Has anyone tried this? Will it work?

2
  • 5
    As that water boils do you think it might cause the oil to splatter? You should test at home in your own microwave first if you need the job. And even then there is this problem of 100C is not hot enough to stir fry.
    – paparazzo
    Jun 4, 2018 at 20:55
  • I had a problem last year (one leg of power had failed, so the stove and oven at the place I was staying wouldn’t heat properly)…. I think I ended up dipping the frozen samosas in the oil, shaking most of it off, then microwaving a few at a time. I vaguely remember they weren’t entirely horrible. Also, I used a microwave cover, so I didn’t make too much of a mess
    – Joe
    Mar 14, 2022 at 5:46

3 Answers 3

11

While creative, this sounds like an especially poor idea, fraught with disaster.
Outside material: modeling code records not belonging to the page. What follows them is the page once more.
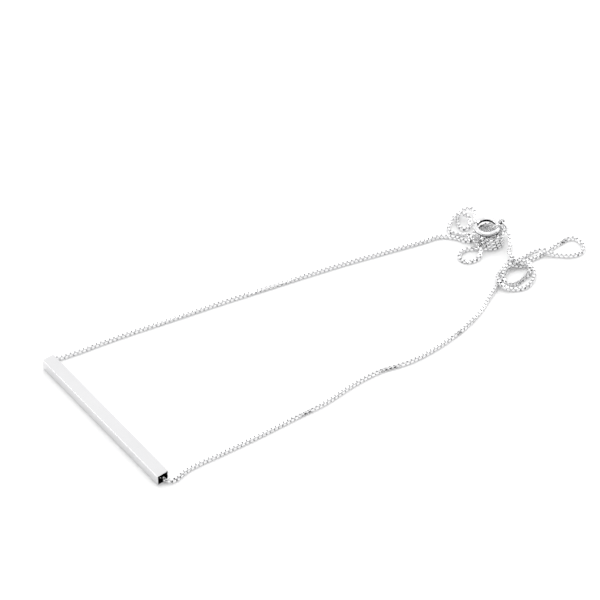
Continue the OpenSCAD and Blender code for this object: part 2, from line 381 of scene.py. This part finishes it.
def tumbled_silver():
    """Sterling silver chain, soldered and tumbled in steel shot: bright, slightly soft.

    Tumbling leaves small differences from link to link. The inside of each link is greyer:
    partly metal that tumbling doesn't reach, partly painted shade.
    """
    material = bpy.data.materials.new("tumbled_silver")
    material.use_nodes = True
    tree = material.node_tree
    metal = tree.nodes["Principled BSDF"]
    place = add_node(tree, "ShaderNodeTexCoord", {})
    links = add_node(tree, "ShaderNodeTexNoise", {
        "Vector": place.outputs["Object"], "Scale": 1 / (link_tone_size * mm), "Detail": 2.0})
    tone = add_node(tree, "ShaderNodeMix", {
        "Factor": links.outputs["Fac"], "A": linear(chain_light), "B": linear(chain_shade)},
        data_type="RGBA")
    dullness = add_node(tree, "ShaderNodeMapRange", {
        "Value": links.outputs["Fac"], "From Min": noise_span[0], "From Max": noise_span[1],
        "To Min": chain_roughness[0], "To Max": chain_roughness[1]})
    mark = add_node(tree, "ShaderNodeAttribute", {}, attribute_name="unpolished_and_shaded")
    # Mixes in the inside colour: partly metal that tumbling doesn't reach, partly painted shade.
    shade = add_node(tree, "ShaderNodeMix", {
        "Factor": mark.outputs["Fac"], "A": tone.outputs["Result"], "B": linear(chain_inside_dull_and_shaded)},
        data_type="RGBA")
    tree.links.new(shade.outputs["Result"], metal.inputs["Base Color"])
    tree.links.new(dullness.outputs["Result"], metal.inputs["Roughness"])
    metal.inputs["Metallic"].default_value = 1
    return material


chain_finish = tumbled_silver()
left_route = left_run + coil_route().tolist() + left_tail
for half_name, route, first_quarter, twists, calm_from in (
        ("chain_left", left_route, 0, left_twists, coil_from),
        ("chain_right", right_run, 1, right_twists, math.inf)):
    links_name = half_name.replace("chain", "links")
    links = box_chain(links_name, route, first_quarter, twists, calm_from)
    links.data.materials.append(chain_finish)
    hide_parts(half_name)
    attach(links, "necklace")
dress(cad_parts["end_ring_left"], chain_finish)
dress(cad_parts["end_ring_right"], chain_finish)


# Clasp and its rings. The spring ring is a bent silver tube with an eyelet soldered on, and the
# bolt slides in it against a spring. The catch ring and jump ring are cut from round wire. All
# of them are polished to a mirror. The ring's middle is clasp_place.
clasp_place = (6.54, 88.78, 4.1)
hair_mark_size = 0.5
clasp_light = "#efeff0"
clasp_shade = "#e3e3e4"
clasp_roughness = (0.03, 0.08)
# This colour paints a dark band round the inside of the ring: partly the rolled tube's joint,
# partly painted dark reflection.
seam_painted_reflection_colour = "#26262a"
seam_painted_reflection_reach = (1.74, 1.77)
# This colour is painted shade and painted dark reflection on the ring's underside.
clasp_underside_painted_shade = "#38383c"
underside_painted_shade_height = (-0.02, 0.18)


def mirror_polished_silver(name, has_seam_and_painted_shade):
    """Rhodium-plated silver, polished on a felt wheel: a bright mirror with faint hair marks.

    The spring ring's tube is rolled from sheet. Its joint runs round the inside of the ring,
    and a dark band is painted there, wherever the distance from the ring's axis is least: partly
    that joint, partly painted dark reflection. The ring's underside is painted dark, as painted
    shade and painted dark reflection, up to a height a little above the ring's middle.
    """
    material = bpy.data.materials.new(name)
    material.use_nodes = True
    tree = material.node_tree
    metal = tree.nodes["Principled BSDF"]
    place = add_node(tree, "ShaderNodeTexCoord", {})
    marks = add_node(tree, "ShaderNodeTexNoise", {
        "Vector": place.outputs["Object"], "Scale": 1 / (hair_mark_size * mm), "Detail": 3.0})
    tone = add_node(tree, "ShaderNodeMix", {
        "Factor": marks.outputs["Fac"], "A": linear(clasp_light), "B": linear(clasp_shade)},
        data_type="RGBA")
    dullness = add_node(tree, "ShaderNodeMapRange", {
        "Value": marks.outputs["Fac"], "From Min": noise_span[0], "From Max": noise_span[1],
        "To Min": clasp_roughness[0], "To Max": clasp_roughness[1]})
    if has_seam_and_painted_shade:
        centred = add_node(tree, "ShaderNodeVectorMath", {
            0: place.outputs["Object"], 1: [part * mm for part in clasp_place]},
            operation="SUBTRACT")
        parts = add_node(tree, "ShaderNodeSeparateXYZ", {"Vector": centred.outputs["Vector"]})
        # Painted shade and dark reflection on the underside, up to a little above the ring's
        # middle.
        underside_shade = add_node(tree, "ShaderNodeMapRange", {
            "Value": parts.outputs["Z"], "From Min": underside_painted_shade_height[0] * mm,
            "From Max": underside_painted_shade_height[1] * mm, "To Min": 1.0, "To Max": 0.0})
        flat = add_node(tree, "ShaderNodeCombineXYZ", {
            "X": parts.outputs["X"], "Y": parts.outputs["Y"]})
        reach = add_node(tree, "ShaderNodeVectorMath", {0: flat.outputs["Vector"]},
                         operation="LENGTH")
        # Dark band round the inside of the ring: partly the tube's joint, partly painted dark
        # reflection.
        seam_and_painted_reflection = add_node(tree, "ShaderNodeMapRange", {
            "Value": reach.outputs["Value"], "From Min": seam_painted_reflection_reach[0] * mm,
            "From Max": seam_painted_reflection_reach[1] * mm, "To Min": 1.0, "To Max": 0.0})
        tone = add_node(tree, "ShaderNodeMix", {
            "Factor": underside_shade.outputs["Result"], "A": tone.outputs["Result"],
            "B": linear(clasp_underside_painted_shade)}, data_type="RGBA")
        tone = add_node(tree, "ShaderNodeMix", {
            "Factor": seam_and_painted_reflection.outputs["Result"], "A": tone.outputs["Result"],
            "B": linear(seam_painted_reflection_colour)}, data_type="RGBA")
    tree.links.new(tone.outputs["Result"], metal.inputs["Base Color"])
    tree.links.new(dullness.outputs["Result"], metal.inputs["Roughness"])
    metal.inputs["Metallic"].default_value = 1
    return material


dress(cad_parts["clasp_body"], mirror_polished_silver("mirror_polished_tube", True))
ring_finish = mirror_polished_silver("mirror_polished_silver", False)
for part in ("catch_ring", "jump_ring", "clasp_bolt"):
    dress(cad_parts[part], ring_finish)


# Table and studio. Matt white paper under an even white tent. A soft panel behind and lamps to
# the right, overhead and low on the left light the silver, and a black card standing round the
# camera's side, which the camera doesn't see, gives it its dark edges. Sizes are in metres.
table_colour = "#fafafa"
paper_roughness = 0.9
paper_gloss = 0.1
table_half = 2.0
table_drop = 0.00005
tent_strength = 1.02

# Each lamp has its place, the length of its side and its brightness.
lamps = {
    "back_panel": ((-0.77, 0.60, 1.00), 1.6, 0.17),
    "right_lamp": ((0.15, 1.00, 0.85), 0.4, 3.0),
    "top_lamp": ((-0.25, 0.20, 1.25), 0.5, 4.0),
    "left_lamp": ((-0.66, -0.86, 0.55), 0.35, 3.0),
}

# The card is an upright band round the middle of the scene, between two angles in degrees.
card_radius = 1.0
card_height = 0.45
card_from = -75
card_to = 48
card_faces = 24
card_colour = "#0a0a0a"


def plain_surface(name, colour):
    """Matt paper or card of one colour."""
    material = bpy.data.materials.new(name)
    material.use_nodes = True
    surface = material.node_tree.nodes["Principled BSDF"]
    surface.inputs["Base Color"].default_value = linear(colour)
    surface.inputs["Roughness"].default_value = paper_roughness
    surface.inputs["Specular IOR Level"].default_value = paper_gloss
    return material


table_corners = np.array([[-1, -1, 0], [1, -1, 0], [1, 1, 0], [-1, 1, 0]]) * table_half
table = mesh_object("table", table_corners - [0, 0, table_drop], np.array([[0, 1, 2, 3]]))
table.data.materials.append(plain_surface("white_paper", table_colour))

angle = np.radians(np.linspace(card_from, card_to, card_faces + 1))
foot = np.column_stack([np.cos(angle), np.sin(angle), 0 * angle]) * card_radius
step = np.arange(card_faces)
card = mesh_object(
    "black_card", np.vstack([foot, foot + [0, 0, card_height]]),
    np.column_stack([step, step + 1, step + card_faces + 2, step + card_faces + 1]))
card.data.materials.append(plain_surface("black_card", card_colour))
card.visible_camera = False

scene = bpy.context.scene
scene.view_settings.view_transform = "Standard"
tent = bpy.data.worlds.new("tent")
scene.world = tent
tent.use_nodes = True
tent.node_tree.nodes["Background"].inputs["Color"].default_value = (1, 1, 1, 1)
tent.node_tree.nodes["Background"].inputs["Strength"].default_value = tent_strength

for lamp_name, (place, size, brightness) in lamps.items():
    lamp = bpy.data.objects.new(lamp_name, bpy.data.lights.new(lamp_name, "AREA"))
    scene.collection.objects.link(lamp)
    lamp.data.size = size
    lamp_area = size ** 2
    lamp.data.energy = brightness * math.pi * lamp_area
    lamp.location = place
    lamp.rotation_euler = (-Vector(place)).to_track_quat("-Z", "Y").to_euler()
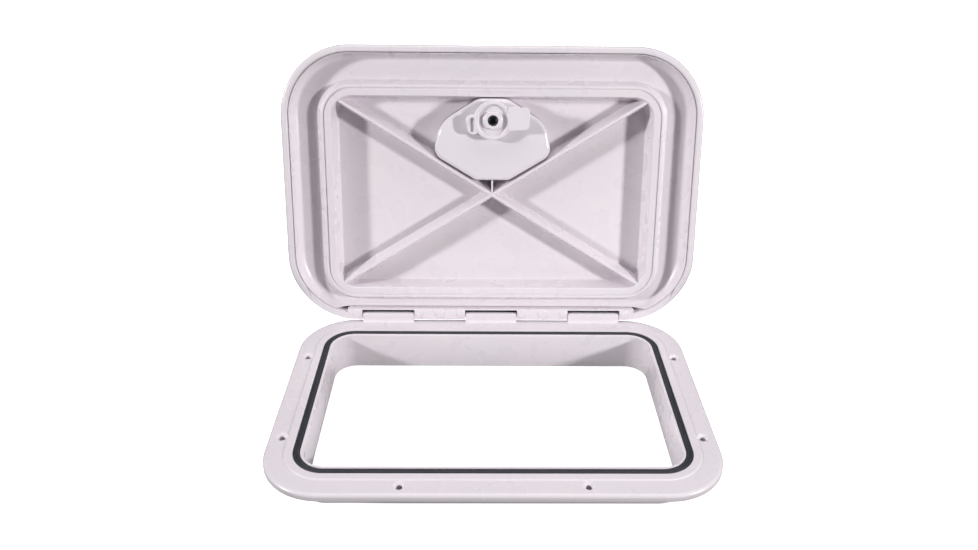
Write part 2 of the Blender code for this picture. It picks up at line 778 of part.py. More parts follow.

  1. If the water turns into vapor at 100 C, it certainly would not transfer all that heat to the surrounding oil before leaving as steam, so I'd think you would never reach your desired oil temperatures if your goal was 100 C. Plus, as pointed out, in another answer, your food would be in this cold soggy mixture of oil and water until it reached it's maximum possible temperature. And then, once the water is gone, the oil would immediately start losing that peak temperature as it heats the food and gives up it's own energy, with no way to replenish it, except maybe the container getting very, very hot.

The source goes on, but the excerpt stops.